▶ _Information shown_:
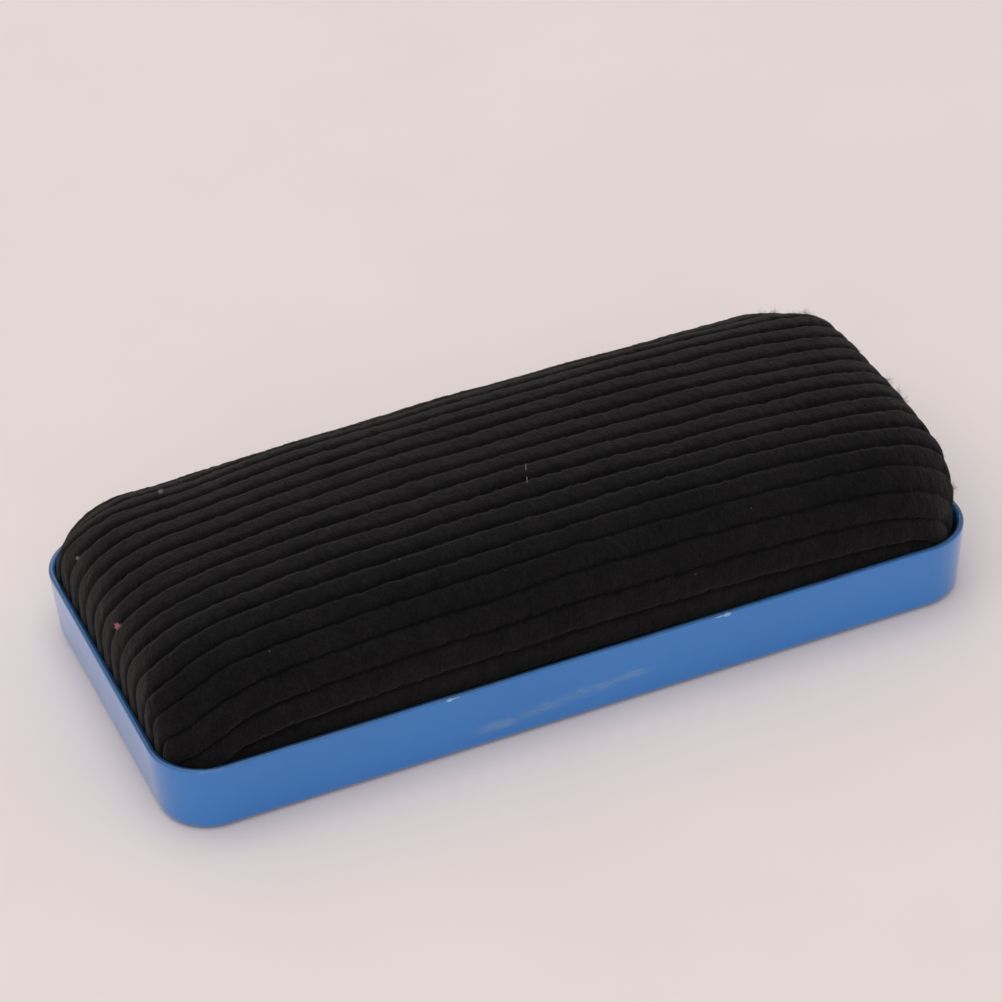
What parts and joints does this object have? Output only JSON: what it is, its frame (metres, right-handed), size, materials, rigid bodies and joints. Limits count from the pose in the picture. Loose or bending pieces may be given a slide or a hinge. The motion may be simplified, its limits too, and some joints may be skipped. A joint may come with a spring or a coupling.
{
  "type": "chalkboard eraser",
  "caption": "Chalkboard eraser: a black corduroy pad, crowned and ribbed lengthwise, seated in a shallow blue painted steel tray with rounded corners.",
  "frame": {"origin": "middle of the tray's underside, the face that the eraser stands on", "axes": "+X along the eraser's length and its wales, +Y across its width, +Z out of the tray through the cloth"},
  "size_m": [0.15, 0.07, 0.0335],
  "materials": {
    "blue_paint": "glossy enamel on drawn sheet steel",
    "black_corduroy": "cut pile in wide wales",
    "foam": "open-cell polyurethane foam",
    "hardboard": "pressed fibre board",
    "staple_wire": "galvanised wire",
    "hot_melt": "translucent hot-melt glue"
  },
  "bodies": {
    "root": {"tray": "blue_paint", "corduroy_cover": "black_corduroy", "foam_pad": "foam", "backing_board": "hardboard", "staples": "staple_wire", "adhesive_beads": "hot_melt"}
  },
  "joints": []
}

▶ _Task description_:
Would you reproduce the material above in full, exactly as given?

▶ _Solution to this exercise_:
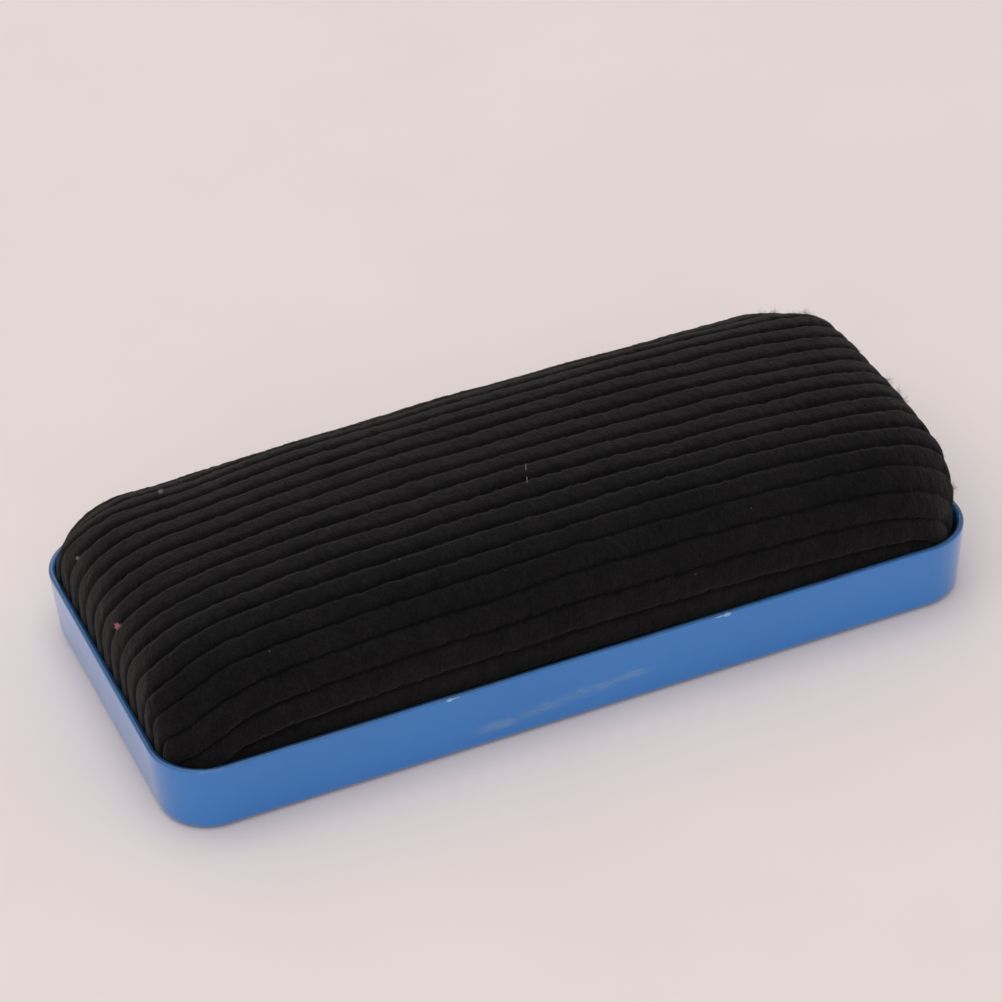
What parts and joints does this object have? Output only JSON: what it is, its frame (metres, right-handed), size, materials, rigid bodies and joints. Limits count from the pose in the picture. Loose or bending pieces may be given a slide or a hinge. The motion may be simplified, its limits too, and some joints may be skipped. A joint may come with a spring or a coupling.
{
  "type": "chalkboard eraser",
  "caption": "Chalkboard eraser: a black corduroy pad, crowned and ribbed lengthwise, seated in a shallow blue painted steel tray with rounded corners.",
  "frame": {"origin": "middle of the tray's underside, the face that the eraser stands on", "axes": "+X along the eraser's length and its wales, +Y across its width, +Z out of the tray through the cloth"},
  "size_m": [0.15, 0.07, 0.0335],
  "materials": {
    "blue_paint": "glossy enamel on drawn sheet steel",
    "black_corduroy": "cut pile in wide wales",
    "foam": "open-cell polyurethane foam",
    "hardboard": "pressed fibre board",
    "staple_wire": "galvanised wire",
    "hot_melt": "translucent hot-melt glue"
  },
  "bodies": {
    "root": {"tray": "blue_paint", "corduroy_cover": "black_corduroy", "foam_pad": "foam", "backing_board": "hardboard", "staples": "staple_wire", "adhesive_beads": "hot_melt"}
  },
  "joints": []
}